#### [Exercise]
Set down the whole listing verbatim.

Data records

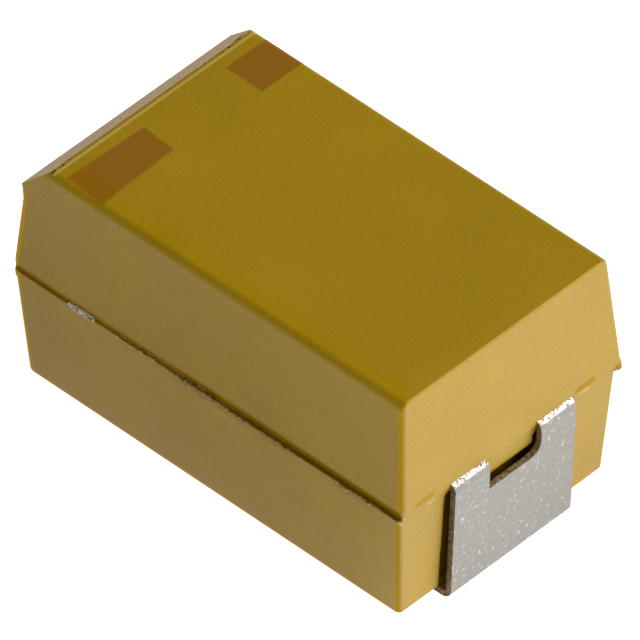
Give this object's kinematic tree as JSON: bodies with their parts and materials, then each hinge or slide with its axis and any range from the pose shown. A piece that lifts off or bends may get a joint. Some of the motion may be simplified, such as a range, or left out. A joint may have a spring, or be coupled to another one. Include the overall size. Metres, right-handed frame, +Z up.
{
  "type": "tantalum capacitor",
  "caption": "Moulded tantalum chip capacitor: drafted epoxy block with a polarity bevel, two etched marks and tinned strips folded under its ends as feet.",
  "frame": {"origin": "on the board plane, under the middle of the case: the bottom centre of the bounding box", "axes": "+Z up from the board, +X towards the cathode end, so the bevelled and marked anode end is at -X"},
  "size_m": [0.0074, 0.0043, 0.0041],
  "materials": {
    "epoxy": "moulded ochre epoxy, fine satin texture",
    "tinned_strip": "dull matte tin plate over nickel-iron strip",
    "sintered_tantalum": "sintered, porous, dark grey",
    "tantalum_wire": "drawn wire",
    "washer_plastic": "white fluoropolymer",
    "manganese_dioxide": "black crystalline coat",
    "graphite": "dull carbon coat",
    "silver_paint": "matte silver paint",
    "silver_adhesive": "silver-loaded epoxy"
  },
  "bodies": {
    "root": {"case": "epoxy", "cathode_lead": "tinned_strip", "anode_lead": "tinned_strip", "anode_slug": "sintered_tantalum", "anode_wire": "tantalum_wire", "washer": "washer_plastic", "manganese_dioxide_coat": "manganese_dioxide", "graphite_coat": "graphite", "silver_coat": "silver_paint", "cathode_adhesive": "silver_adhesive"}
  },
  "joints": []
}
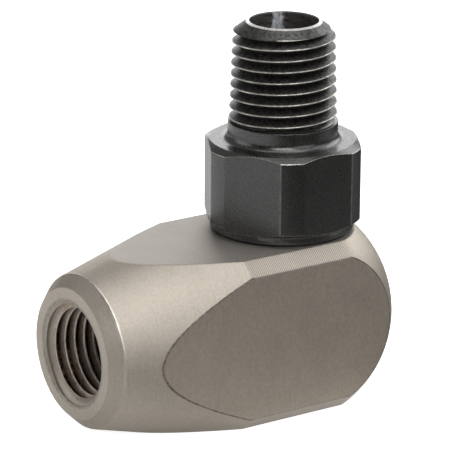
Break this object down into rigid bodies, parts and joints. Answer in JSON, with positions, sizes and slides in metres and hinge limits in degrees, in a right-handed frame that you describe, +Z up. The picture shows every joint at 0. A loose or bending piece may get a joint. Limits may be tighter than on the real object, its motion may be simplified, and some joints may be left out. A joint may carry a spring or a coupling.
{
  "type": "swivel joint",
  "caption": "Right-angle swivel joint: a flat-sided steel body with a female taper pipe port carries a hexagon stem with a male thread that turns freely on a ball row.",
  "frame": {"origin": "on the body's bottom flat, straight under the swivel axis", "axes": "+Z up along the swivel axis, out of the male thread; -X out of the female port; +Y completes the right-handed frame"},
  "size_m": [0.0458, 0.0222, 0.0492],
  "materials": {
    "body_steel": "satin turned and ground steel with a warm grey plating",
    "stem_steel": "dark blackened steel with a dull sheen",
    "seal_rubber": "moulded nitrile rubber",
    "backup_plastic": "machined fluoropolymer",
    "plug_steel": "blackened alloy steel",
    "ball_steel": "ground and lapped bearing steel"
  },
  "bodies": {
    "housing": {"body": "body_steel", "loading_plug": "plug_steel"},
    "stem": {"stem": "stem_steel", "dust_seal": "seal_rubber", "o_ring": "seal_rubber", "backup_ring": "backup_plastic"},
    "ball_row": {"ball_01": "ball_steel", "ball_02": "ball_steel", "ball_03": "ball_steel", "ball_04": "ball_steel", "ball_05": "ball_steel", "ball_06": "ball_steel", "ball_07": "ball_steel", "ball_08": "ball_steel", "ball_09": "ball_steel", "ball_10": "ball_steel", "ball_11": "ball_steel", "ball_12": "ball_steel", "ball_13": "ball_steel", "ball_14": "ball_steel", "ball_15": "ball_steel", "ball_16": "ball_steel", "ball_17": "ball_steel", "ball_18": "ball_steel", "ball_19": "ball_steel", "ball_20": "ball_steel", "ball_21": "ball_steel", "ball_22": "ball_steel", "ball_23": "ball_steel"}
  },
  "joints": [
    {"name": "stem_swivel", "type": "hinge", "parent": "housing", "child": "stem", "pos_m": [0, 0, 0], "axis": [0, 0, 1], "continuous": true},
    {"name": "ball_row_orbit", "type": "hinge", "parent": "housing", "child": "ball_row", "pos_m": [0, 0, 0], "axis": [0, 0, 1], "continuous": true}
  ],
  "couplings": [
    {"joint": "ball_row_orbit", "follows": "stem_swivel", "ratio": 0.4527}
  ]
}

#### [Solved exercise]
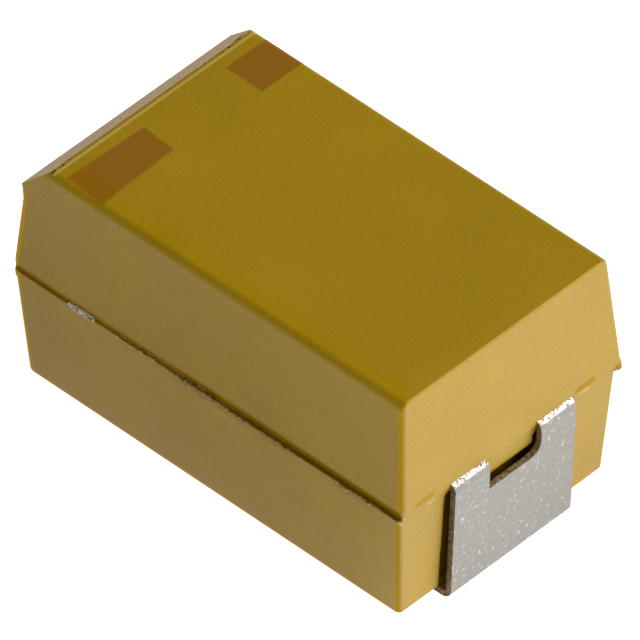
Give this object's kinematic tree as JSON: bodies with their parts and materials, then each hinge or slide with its axis and any range from the pose shown. A piece that lifts off or bends may get a joint. Some of the motion may be simplified, such as a range, or left out. A joint may have a spring, or be coupled to another one. Include the overall size. Metres, right-handed frame, +Z up.
{
  "type": "tantalum capacitor",
  "caption": "Moulded tantalum chip capacitor: drafted epoxy block with a polarity bevel, two etched marks and tinned strips folded under its ends as feet.",
  "frame": {"origin": "on the board plane, under the middle of the case: the bottom centre of the bounding box", "axes": "+Z up from the board, +X towards the cathode end, so the bevelled and marked anode end is at -X"},
  "size_m": [0.0074, 0.0043, 0.0041],
  "materials": {
    "epoxy": "moulded ochre epoxy, fine satin texture",
    "tinned_strip": "dull matte tin plate over nickel-iron strip",
    "sintered_tantalum": "sintered, porous, dark grey",
    "tantalum_wire": "drawn wire",
    "washer_plastic": "white fluoropolymer",
    "manganese_dioxide": "black crystalline coat",
    "graphite": "dull carbon coat",
    "silver_paint": "matte silver paint",
    "silver_adhesive": "silver-loaded epoxy"
  },
  "bodies": {
    "root": {"case": "epoxy", "cathode_lead": "tinned_strip", "anode_lead": "tinned_strip", "anode_slug": "sintered_tantalum", "anode_wire": "tantalum_wire", "washer": "washer_plastic", "manganese_dioxide_coat": "manganese_dioxide", "graphite_coat": "graphite", "silver_coat": "silver_paint", "cathode_adhesive": "silver_adhesive"}
  },
  "joints": []
}
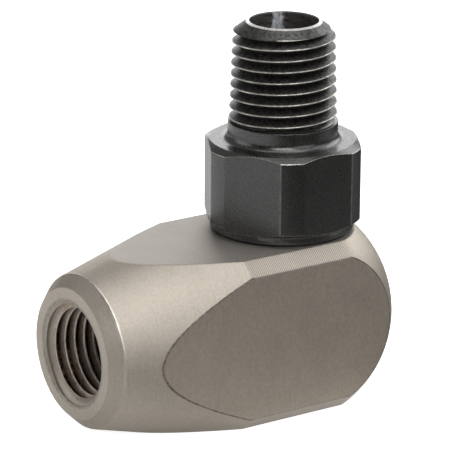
Break this object down into rigid bodies, parts and joints. Answer in JSON, with positions, sizes and slides in metres and hinge limits in degrees, in a right-handed frame that you describe, +Z up. The picture shows every joint at 0. A loose or bending piece may get a joint. Limits may be tighter than on the real object, its motion may be simplified, and some joints may be left out. A joint may carry a spring or a coupling.
{
  "type": "swivel joint",
  "caption": "Right-angle swivel joint: a flat-sided steel body with a female taper pipe port carries a hexagon stem with a male thread that turns freely on a ball row.",
  "frame": {"origin": "on the body's bottom flat, straight under the swivel axis", "axes": "+Z up along the swivel axis, out of the male thread; -X out of the female port; +Y completes the right-handed frame"},
  "size_m": [0.0458, 0.0222, 0.0492],
  "materials": {
    "body_steel": "satin turned and ground steel with a warm grey plating",
    "stem_steel": "dark blackened steel with a dull sheen",
    "seal_rubber": "moulded nitrile rubber",
    "backup_plastic": "machined fluoropolymer",
    "plug_steel": "blackened alloy steel",
    "ball_steel": "ground and lapped bearing steel"
  },
  "bodies": {
    "housing": {"body": "body_steel", "loading_plug": "plug_steel"},
    "stem": {"stem": "stem_steel", "dust_seal": "seal_rubber", "o_ring": "seal_rubber", "backup_ring": "backup_plastic"},
    "ball_row": {"ball_01": "ball_steel", "ball_02": "ball_steel", "ball_03": "ball_steel", "ball_04": "ball_steel", "ball_05": "ball_steel", "ball_06": "ball_steel", "ball_07": "ball_steel", "ball_08": "ball_steel", "ball_09": "ball_steel", "ball_10": "ball_steel", "ball_11": "ball_steel", "ball_12": "ball_steel", "ball_13": "ball_steel", "ball_14": "ball_steel", "ball_15": "ball_steel", "ball_16": "ball_steel", "ball_17": "ball_steel", "ball_18": "ball_steel", "ball_19": "ball_steel", "ball_20": "ball_steel", "ball_21": "ball_steel", "ball_22": "ball_steel", "ball_23": "ball_steel"}
  },
  "joints": [
    {"name": "stem_swivel", "type": "hinge", "parent": "housing", "child": "stem", "pos_m": [0, 0, 0], "axis": [0, 0, 1], "continuous": true},
    {"name": "ball_row_orbit", "type": "hinge", "parent": "housing", "child": "ball_row", "pos_m": [0, 0, 0], "axis": [0, 0, 1], "continuous": true}
  ],
  "couplings": [
    {"joint": "ball_row_orbit", "follows": "stem_swivel", "ratio": 0.4527}
  ]
}